Despite having this documentation of blatant fraud for three months, your fearless regulators have taken no action, and during those three months over a billion unregistered shares of the company have been sold to the public at prices ranging from a dime to close to thirty cents. Do the math.
What is it those SEC folks do all day?
CC

Tuesday, July 14, 2009

Why rob banks when you can sell penny stocks?

Dead Fish on a Silver Platter

Being a public spirited citizen I am passing on a deep insight that should make the SEC's job of policing markets easier for them: go to InvestorsHub.com; read the "top ten" stocks being discussed; they are all odds-on scams.

Number one in the listing for several months has been Spongetech (OTCBB SPNG), a cash poor penny stock that claims to be selling tens of millions of dollars worth of soap impregnated sponges, and whose fanatical message board following believe will soon be a billion dollar company.

I will not belabor the company's dubious financial figures, its gagged transfer agent, or the fact that over 90% of its claimed sales are to companies of questionable existence.

Why go to all that hard work when there is clear and convincing evidence that the company has forged an attorney's signature on opinion letters opening new stock to free trading status, constructed a fictional New York City law firm for yet other opinion letters, and gotten dumped by their former transfer agent because of these actions.

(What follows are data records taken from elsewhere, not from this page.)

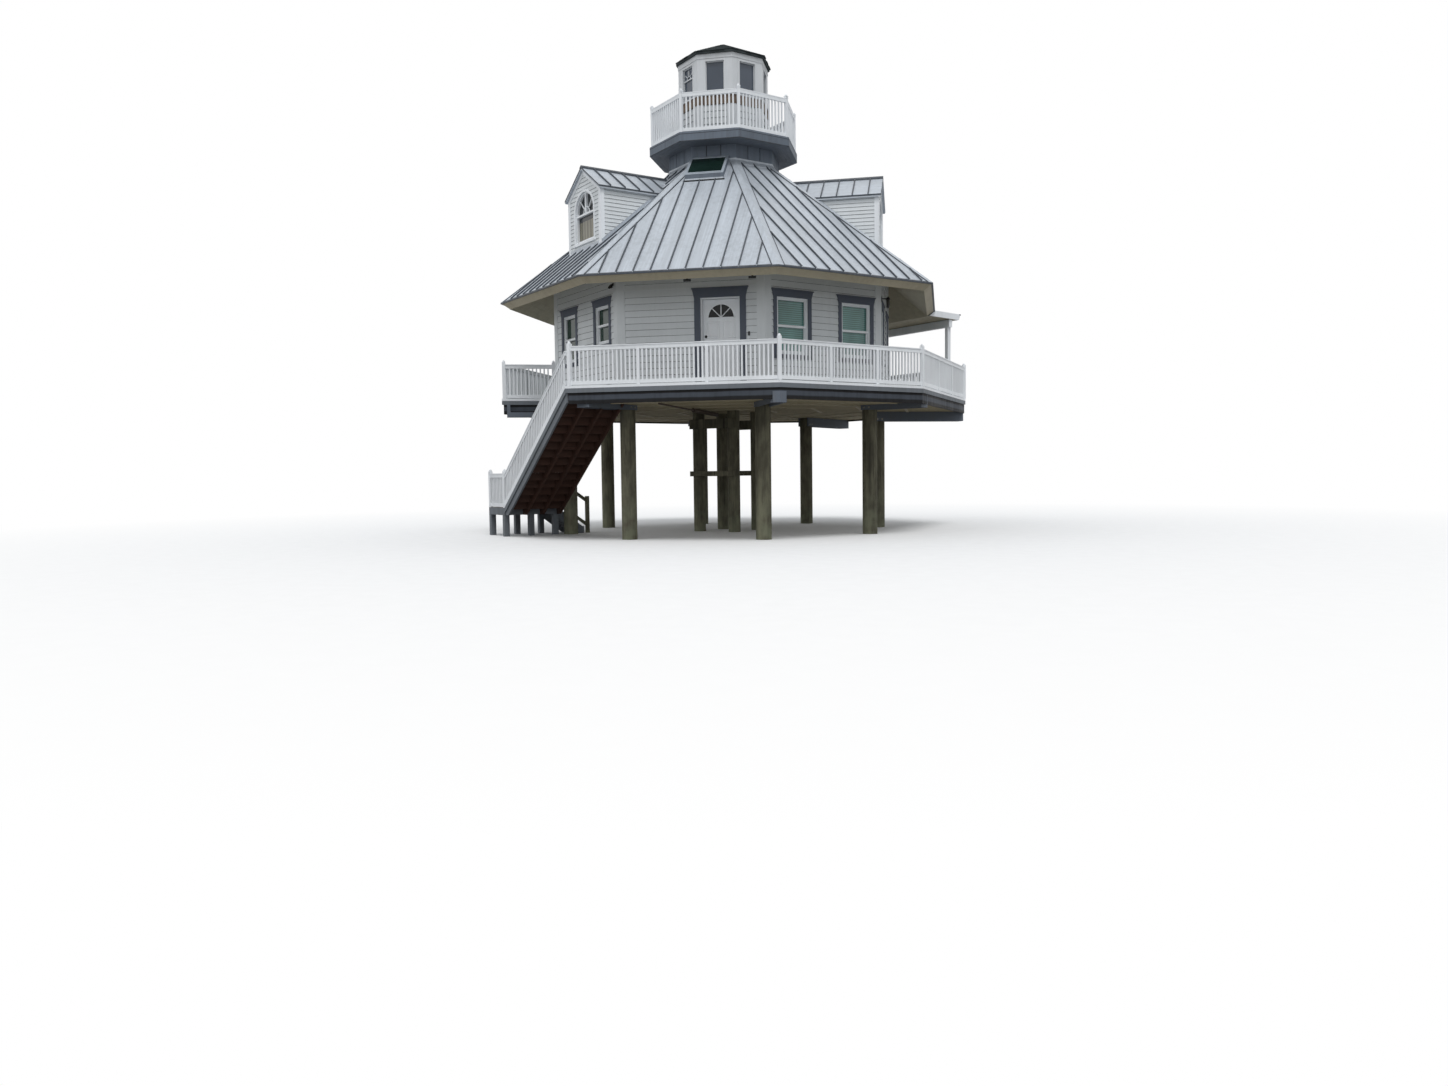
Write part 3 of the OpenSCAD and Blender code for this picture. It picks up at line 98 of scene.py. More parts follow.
FAN_Z = LEAF_FOOT + 1.600
FAN_R = 0.320
KNOB_X = DOOR_X - 0.370
KNOB_Z = LEAF_FOOT + 0.860
KNOB_OUT = 0.055
KNOB_R = 0.0315
EAVE_A = 5.665
EAVE_Z = 6.215
RISE = 0.833
FASCIA_IN = 0.215
FASCIA_DROP = 0.160
HIP_CAP = 0.150
SEAM_SHIFT = -0.050
RIB_H = 0.034
NECK_A = 1.400
WALK_Z = 10.210
WALK_TOP = 10.456
WALK_A = 1.893
WALK_RAIL_A = 1.833
WALK_RAIL_H = 1.000
LANTERN_A = 1.131
LANTERN_TOP = 12.656
LANTERN_SILL = WALK_TOP + 1.120
LANTERN_HEAD = WALK_TOP + 2.010
LANTERN_WIN = 0.250
BAND_FOOT = LANTERN_SILL - 0.232
CAP_A = 1.205
CAP_Z = 12.726
CAP_RISE = 0.580 / CAP_A
SHINGLE_W = 0.190
DORMER_SIDES = (7, 2)
DORMER_A = 4.250
DORMER_X = -0.080
DORMER_HALF = 0.900
DORMER_RIDGE = 9.430
DORMER_RISE = 0.667
DORMER_ROOF_T = 0.070
DORMER_OVER = 0.080
DORMER_BOARD = 0.090
FAN_BARS = (-0.070, -0.045)
DORMER_EAVE_Z = DORMER_RIDGE - DORMER_ROOF_T - DORMER_RISE * DORMER_HALF
ARCH_HALF = 0.530
ARCH_SILL = 7.550
ARCH_SPRING = 8.290
SKY_X = -0.100
SKY_HALF = 0.505
SKY_IN = 1.450
SKY_OUT = 2.190
SKY_H = 0.170
BLIND_SLAT = 0.050
CURTAIN_FOLD = 0.110
CURTAIN_ROD_Z = 8.115
PORCH_A = 6.670
PORCH_Z = EAVE_Z - 0.045
PORCH_EDGE = 0.160
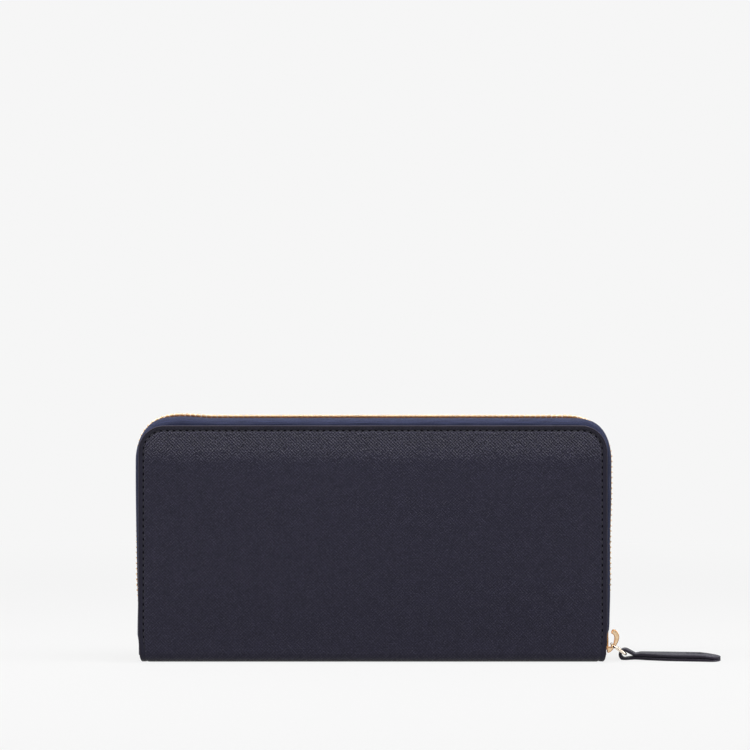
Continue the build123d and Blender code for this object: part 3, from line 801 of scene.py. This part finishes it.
def teeth_row(side, name, body, nodes):
    one_verts, one_faces = tooth()
    places = even_places(CHAIN_SIDE, CHAIN_TOP, CHAIN_CORNER_Z, CHAIN_LOW, TOOTH_PITCH / 2)
    places = places[0 if side == FRONT else 1::2]
    parts = []
    for x, z, nx, nz in places:
        x, z = soft_shape(x, z, nx, nz, tuck(z))
        tx, tz = nz, -nx
        parts.append(([(x + tx * t + nx * r, y, z + tz * t + nz * r) for t, y, r in one_verts], one_faces))
    verts, faces = join_parts(parts)
    build(name, on_side(side, verts), faces, [TEETH], body, nodes, low=gap_shade_mask(one_verts) * len(places),
          angle=50)


# ---- slider, crown, link ----
PLATE = 0.7  # thickness of the slider's plates


def slider():
    """Two shield-shaped plates, joined by a neck, with a rail along each side. Outlines are (Y, Z)."""
    face, back = PLATE_FACE, slider_low.x
    low, high = slider_low.z + 0.8, slider_high.z
    right = [(0, low - 0.05), (2.6, low), (4.3, low + 2.0), (4.5, low + 3.6), (4.0, high - 3.0),
             (3.9, high - 0.5), (2.2, high), (0, high - 0.3)]
    left = [(-a, b) for a, b in reversed(right[1:-1])]
    shield = smooth_closed(left[-1:] + right + left[:-1])
    brass("slider_outer_plate", shield, lambda a, b, c: (face - PLATE + c, a, b), PLATE, 0.22, "zip_slider",
          ("zip_slider_body",), rim_material=GOLD_SHADED_RIM)
    brass("slider_inner_plate", shield, lambda a, b, c: (back + c, a, b), PLATE, 0.22, "zip_slider")
    neck = [(-0.9, low + 1.2), (0, low + 0.4), (0.9, low + 1.2), (0.7, 6.4), (0, 7.0), (-0.7, 6.4)]
    brass("slider_neck", neck, lambda a, b, c: (back + PLATE - 0.1 + c, a, b),
          face - back - 2 * PLATE + 0.2, 0.15, "zip_slider")
    for sign, end in ((FRONT, "front"), (BACK, "back")):
        rail = [(sign * 3.25, 8.0), (sign * 3.95, 8.0), (sign * 3.85, 12.9), (sign * 3.25, 12.9)]
        brass("slider_rail_" + end, rail, lambda a, b, c: (face - PLATE - 0.85 + c, a, b), 0.9, 0.15,
              "zip_slider")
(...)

The SEC would be on this one like a duck on a junebug if they only knew, right?

Wrong.

The SEC has had hard documentation of these facts in their possession since May 15, 2009, since which time clueless investors have lapped up BILLIONS of questionably registered shares at prices ranging from ten to twenty cents per share. Not Madoff level, but not chump change either.

Some stock fraud cases are tough to make. This is a slam dunk that a Summer intern could handle.

But from the Federales?

Crickets.

UPDATE-We now have hard confirmation that Spongtech, despite claims of a share buyback, has outstanding shares in excess of 2.2 billion, several hundred million of them newly minted in June and distributed to insiders and promoters.